## Your objective
Copy out exactly the lines from the first line of the material below through the line containing "OVERRUN = 6.0", and nothing beyond them.

## Data extract
.....

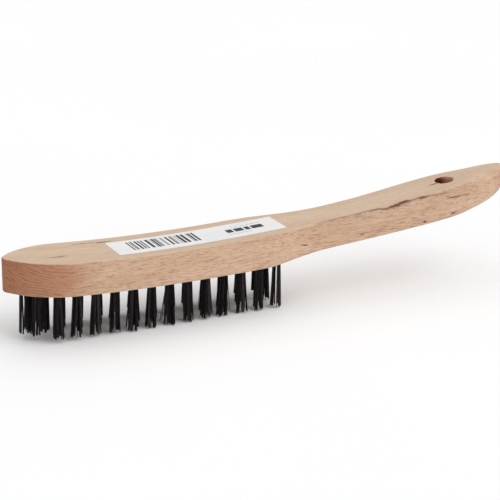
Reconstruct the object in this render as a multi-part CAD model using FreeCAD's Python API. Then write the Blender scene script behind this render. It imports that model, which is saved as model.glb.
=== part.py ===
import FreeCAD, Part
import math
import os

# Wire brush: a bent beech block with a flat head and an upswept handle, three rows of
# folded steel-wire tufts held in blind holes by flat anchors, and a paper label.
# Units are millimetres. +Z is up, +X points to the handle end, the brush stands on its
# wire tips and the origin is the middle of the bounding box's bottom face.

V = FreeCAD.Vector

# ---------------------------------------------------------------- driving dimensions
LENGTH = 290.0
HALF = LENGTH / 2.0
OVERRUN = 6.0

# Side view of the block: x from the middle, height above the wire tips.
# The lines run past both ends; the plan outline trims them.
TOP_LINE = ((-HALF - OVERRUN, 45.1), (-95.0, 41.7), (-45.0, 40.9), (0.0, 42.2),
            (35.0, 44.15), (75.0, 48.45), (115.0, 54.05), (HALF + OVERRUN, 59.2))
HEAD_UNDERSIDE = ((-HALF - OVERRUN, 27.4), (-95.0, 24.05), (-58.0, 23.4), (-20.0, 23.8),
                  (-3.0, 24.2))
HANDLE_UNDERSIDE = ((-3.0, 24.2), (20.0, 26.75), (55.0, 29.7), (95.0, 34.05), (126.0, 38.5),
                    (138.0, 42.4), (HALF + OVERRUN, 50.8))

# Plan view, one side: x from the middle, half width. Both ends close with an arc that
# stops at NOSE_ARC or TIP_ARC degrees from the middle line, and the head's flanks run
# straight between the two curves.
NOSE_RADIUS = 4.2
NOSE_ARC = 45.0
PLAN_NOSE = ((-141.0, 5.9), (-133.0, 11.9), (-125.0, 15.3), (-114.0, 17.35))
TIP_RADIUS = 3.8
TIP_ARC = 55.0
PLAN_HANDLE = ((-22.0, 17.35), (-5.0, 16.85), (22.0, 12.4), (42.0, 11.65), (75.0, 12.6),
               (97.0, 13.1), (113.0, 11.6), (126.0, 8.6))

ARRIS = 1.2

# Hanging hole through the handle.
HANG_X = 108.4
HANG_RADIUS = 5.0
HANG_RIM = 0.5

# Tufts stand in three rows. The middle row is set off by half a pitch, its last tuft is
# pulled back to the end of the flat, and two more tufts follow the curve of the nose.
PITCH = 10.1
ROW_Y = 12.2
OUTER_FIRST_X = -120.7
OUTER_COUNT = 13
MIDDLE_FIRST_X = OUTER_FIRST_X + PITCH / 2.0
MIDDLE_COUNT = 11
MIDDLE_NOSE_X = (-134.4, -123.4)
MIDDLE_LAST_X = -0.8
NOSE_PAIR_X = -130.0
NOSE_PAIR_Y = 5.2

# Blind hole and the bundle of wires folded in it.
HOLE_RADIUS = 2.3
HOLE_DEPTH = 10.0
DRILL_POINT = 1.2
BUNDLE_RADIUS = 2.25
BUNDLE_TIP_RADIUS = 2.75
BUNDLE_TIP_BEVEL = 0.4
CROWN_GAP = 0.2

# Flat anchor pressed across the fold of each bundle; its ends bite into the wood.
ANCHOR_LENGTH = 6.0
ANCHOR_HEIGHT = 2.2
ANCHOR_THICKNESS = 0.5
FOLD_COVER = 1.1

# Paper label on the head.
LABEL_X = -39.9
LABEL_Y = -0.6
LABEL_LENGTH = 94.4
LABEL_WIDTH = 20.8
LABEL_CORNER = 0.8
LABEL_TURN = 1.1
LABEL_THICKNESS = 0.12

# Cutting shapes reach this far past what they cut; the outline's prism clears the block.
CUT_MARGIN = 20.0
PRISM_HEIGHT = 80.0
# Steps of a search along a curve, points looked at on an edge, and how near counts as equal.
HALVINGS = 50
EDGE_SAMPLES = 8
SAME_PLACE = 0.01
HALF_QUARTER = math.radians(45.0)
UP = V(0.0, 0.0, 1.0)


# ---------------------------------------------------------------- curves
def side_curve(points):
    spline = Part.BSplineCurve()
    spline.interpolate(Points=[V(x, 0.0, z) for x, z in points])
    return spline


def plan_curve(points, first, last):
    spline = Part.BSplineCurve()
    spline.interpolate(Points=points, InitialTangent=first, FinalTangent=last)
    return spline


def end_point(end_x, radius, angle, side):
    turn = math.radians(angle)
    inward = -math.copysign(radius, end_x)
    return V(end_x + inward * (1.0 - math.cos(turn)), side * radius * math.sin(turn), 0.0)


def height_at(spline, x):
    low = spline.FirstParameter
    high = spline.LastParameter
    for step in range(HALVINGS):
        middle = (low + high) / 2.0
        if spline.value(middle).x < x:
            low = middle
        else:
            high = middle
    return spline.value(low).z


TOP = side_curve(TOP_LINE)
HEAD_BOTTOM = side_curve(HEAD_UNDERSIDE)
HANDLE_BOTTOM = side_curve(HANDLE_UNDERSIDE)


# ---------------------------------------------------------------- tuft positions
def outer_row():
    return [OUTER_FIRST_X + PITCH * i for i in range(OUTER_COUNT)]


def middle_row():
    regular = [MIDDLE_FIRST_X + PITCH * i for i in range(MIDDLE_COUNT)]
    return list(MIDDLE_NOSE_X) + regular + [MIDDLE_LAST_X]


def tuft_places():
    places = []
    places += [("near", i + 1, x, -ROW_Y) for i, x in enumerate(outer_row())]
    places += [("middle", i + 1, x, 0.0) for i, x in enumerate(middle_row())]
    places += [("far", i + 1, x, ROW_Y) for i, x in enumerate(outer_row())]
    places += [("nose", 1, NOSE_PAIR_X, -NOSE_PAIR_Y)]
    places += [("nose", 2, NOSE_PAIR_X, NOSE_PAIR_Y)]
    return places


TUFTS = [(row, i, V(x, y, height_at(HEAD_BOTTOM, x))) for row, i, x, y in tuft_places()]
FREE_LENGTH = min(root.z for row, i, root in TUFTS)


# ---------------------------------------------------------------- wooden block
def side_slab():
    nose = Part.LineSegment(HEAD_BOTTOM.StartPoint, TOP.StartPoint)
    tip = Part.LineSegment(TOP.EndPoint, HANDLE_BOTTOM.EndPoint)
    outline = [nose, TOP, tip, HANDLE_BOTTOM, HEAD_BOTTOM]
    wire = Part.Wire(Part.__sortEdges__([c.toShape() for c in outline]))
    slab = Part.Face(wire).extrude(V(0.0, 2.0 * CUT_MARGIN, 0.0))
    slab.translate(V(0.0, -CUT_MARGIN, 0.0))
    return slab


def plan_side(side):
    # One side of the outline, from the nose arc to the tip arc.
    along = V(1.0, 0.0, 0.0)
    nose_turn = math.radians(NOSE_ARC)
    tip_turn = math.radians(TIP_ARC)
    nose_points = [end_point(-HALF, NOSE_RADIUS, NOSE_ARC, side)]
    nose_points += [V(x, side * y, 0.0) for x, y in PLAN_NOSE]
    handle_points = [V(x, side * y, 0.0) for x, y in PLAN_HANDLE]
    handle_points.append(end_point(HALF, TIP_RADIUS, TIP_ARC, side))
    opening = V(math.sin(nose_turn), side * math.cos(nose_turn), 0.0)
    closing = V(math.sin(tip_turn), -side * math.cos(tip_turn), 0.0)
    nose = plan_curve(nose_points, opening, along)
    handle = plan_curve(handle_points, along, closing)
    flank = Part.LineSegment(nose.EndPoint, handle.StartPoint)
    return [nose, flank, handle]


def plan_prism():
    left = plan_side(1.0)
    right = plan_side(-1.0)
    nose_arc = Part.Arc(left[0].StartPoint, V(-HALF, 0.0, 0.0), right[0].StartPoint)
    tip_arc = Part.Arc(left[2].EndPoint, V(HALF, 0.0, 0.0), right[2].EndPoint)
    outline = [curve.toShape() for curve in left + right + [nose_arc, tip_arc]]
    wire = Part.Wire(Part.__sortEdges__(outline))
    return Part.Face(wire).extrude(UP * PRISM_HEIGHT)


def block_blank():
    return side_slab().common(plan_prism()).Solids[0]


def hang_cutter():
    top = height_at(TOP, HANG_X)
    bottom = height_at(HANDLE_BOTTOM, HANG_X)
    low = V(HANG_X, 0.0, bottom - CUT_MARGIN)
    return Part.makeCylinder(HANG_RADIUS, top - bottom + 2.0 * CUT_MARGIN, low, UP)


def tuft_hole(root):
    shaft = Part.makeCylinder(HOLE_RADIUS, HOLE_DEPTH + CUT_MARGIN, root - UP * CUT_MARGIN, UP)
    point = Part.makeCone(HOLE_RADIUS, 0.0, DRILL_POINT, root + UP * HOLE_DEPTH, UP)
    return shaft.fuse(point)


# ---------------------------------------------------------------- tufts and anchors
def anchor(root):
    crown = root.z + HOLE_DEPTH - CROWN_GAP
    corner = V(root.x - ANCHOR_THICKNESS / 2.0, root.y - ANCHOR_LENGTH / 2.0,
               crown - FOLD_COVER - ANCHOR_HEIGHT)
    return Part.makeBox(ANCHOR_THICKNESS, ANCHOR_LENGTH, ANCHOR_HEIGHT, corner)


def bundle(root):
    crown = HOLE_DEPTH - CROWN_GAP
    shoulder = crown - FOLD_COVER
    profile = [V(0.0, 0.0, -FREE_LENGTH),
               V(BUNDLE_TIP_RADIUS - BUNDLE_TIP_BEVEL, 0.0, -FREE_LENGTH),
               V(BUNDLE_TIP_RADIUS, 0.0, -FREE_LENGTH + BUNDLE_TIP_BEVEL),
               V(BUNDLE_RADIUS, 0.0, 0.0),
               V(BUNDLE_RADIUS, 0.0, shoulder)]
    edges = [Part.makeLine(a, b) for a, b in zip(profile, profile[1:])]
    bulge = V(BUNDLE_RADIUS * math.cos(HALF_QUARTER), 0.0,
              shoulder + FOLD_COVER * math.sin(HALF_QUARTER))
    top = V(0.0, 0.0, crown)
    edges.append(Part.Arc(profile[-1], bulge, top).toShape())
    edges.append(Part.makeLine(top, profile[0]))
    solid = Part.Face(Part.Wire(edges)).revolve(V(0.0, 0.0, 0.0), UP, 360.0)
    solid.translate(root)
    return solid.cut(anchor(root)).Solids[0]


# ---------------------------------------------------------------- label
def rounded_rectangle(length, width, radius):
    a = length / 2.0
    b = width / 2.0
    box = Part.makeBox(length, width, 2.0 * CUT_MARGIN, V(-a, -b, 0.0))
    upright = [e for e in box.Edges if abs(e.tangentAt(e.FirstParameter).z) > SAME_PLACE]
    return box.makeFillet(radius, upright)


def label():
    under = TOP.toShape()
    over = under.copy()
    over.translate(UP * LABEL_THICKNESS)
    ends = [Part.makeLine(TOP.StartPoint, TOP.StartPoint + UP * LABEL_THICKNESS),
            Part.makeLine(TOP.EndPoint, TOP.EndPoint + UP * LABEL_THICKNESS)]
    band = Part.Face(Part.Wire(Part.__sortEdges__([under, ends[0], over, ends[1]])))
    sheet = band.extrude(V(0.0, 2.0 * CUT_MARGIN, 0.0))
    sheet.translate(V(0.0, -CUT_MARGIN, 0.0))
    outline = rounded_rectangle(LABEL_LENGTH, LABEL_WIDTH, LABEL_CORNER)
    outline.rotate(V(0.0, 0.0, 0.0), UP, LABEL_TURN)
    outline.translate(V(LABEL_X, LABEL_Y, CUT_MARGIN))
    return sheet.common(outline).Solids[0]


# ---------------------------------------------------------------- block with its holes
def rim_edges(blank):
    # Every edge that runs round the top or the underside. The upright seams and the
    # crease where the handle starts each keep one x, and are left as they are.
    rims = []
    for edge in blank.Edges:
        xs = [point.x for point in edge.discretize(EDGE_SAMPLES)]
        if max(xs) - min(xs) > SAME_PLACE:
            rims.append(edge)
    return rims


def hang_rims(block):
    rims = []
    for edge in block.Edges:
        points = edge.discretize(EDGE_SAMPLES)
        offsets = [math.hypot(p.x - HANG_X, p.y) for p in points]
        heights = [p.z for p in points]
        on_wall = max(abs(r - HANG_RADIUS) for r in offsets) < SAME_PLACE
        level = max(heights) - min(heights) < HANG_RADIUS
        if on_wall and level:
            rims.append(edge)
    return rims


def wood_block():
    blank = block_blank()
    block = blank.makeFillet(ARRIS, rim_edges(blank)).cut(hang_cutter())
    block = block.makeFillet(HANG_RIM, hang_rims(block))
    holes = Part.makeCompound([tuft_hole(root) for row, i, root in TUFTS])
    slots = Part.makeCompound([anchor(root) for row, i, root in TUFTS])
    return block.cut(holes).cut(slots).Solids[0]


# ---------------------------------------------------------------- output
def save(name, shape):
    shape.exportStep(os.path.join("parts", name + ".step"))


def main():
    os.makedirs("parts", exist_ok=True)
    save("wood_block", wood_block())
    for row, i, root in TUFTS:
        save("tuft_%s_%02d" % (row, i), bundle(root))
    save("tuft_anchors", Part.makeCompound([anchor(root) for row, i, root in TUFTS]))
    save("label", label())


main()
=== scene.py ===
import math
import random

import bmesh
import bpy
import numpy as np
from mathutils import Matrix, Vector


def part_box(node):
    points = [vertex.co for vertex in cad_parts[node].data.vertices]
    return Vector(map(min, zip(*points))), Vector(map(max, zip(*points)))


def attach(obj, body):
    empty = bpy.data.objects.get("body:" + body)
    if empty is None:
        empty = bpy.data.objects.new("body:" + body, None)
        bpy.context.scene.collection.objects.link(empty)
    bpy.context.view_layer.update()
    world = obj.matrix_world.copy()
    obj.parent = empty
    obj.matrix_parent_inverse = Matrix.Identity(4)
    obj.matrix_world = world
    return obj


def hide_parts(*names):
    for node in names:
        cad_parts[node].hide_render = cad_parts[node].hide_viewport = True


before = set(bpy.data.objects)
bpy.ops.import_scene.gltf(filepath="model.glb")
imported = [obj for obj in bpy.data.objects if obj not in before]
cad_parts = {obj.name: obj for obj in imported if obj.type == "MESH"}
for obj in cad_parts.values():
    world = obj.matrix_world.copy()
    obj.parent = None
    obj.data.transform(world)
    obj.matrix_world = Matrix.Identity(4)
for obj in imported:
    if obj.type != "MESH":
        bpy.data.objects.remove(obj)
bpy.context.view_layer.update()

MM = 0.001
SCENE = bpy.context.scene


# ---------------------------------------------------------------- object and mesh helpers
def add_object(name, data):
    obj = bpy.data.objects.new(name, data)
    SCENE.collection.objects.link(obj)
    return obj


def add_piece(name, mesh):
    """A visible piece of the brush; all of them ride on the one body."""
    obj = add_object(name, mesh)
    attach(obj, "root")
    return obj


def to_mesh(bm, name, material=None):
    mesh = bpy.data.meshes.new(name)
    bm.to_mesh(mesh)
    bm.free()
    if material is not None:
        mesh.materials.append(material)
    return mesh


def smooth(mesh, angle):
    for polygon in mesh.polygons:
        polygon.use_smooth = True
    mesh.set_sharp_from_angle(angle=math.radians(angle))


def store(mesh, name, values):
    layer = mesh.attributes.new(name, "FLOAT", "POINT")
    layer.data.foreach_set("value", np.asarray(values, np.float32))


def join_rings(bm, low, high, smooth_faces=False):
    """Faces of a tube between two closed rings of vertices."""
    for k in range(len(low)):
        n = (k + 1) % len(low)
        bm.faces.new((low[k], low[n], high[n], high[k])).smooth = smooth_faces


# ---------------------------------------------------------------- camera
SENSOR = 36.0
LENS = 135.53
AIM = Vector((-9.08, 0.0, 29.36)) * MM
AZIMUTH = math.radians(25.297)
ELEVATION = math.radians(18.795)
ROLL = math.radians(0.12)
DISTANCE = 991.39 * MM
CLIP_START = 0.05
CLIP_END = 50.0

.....

## Output for this task
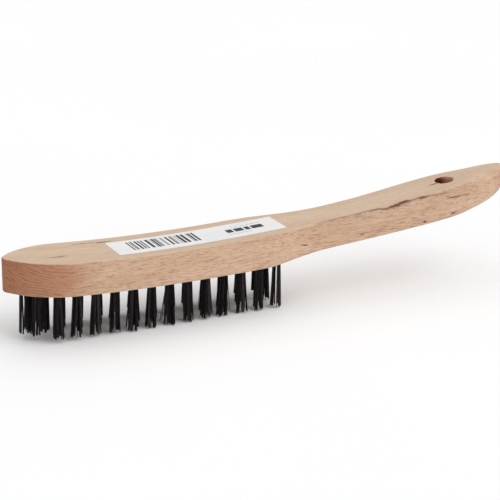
Reconstruct the object in this render as a multi-part CAD model using FreeCAD's Python API. Then write the Blender scene script behind this render. It imports that model, which is saved as model.glb.
=== part.py ===
import FreeCAD, Part
import math
import os

# Wire brush: a bent beech block with a flat head and an upswept handle, three rows of
# folded steel-wire tufts held in blind holes by flat anchors, and a paper label.
# Units are millimetres. +Z is up, +X points to the handle end, the brush stands on its
# wire tips and the origin is the middle of the bounding box's bottom face.

V = FreeCAD.Vector

# ---------------------------------------------------------------- driving dimensions
LENGTH = 290.0
HALF = LENGTH / 2.0
OVERRUN = 6.0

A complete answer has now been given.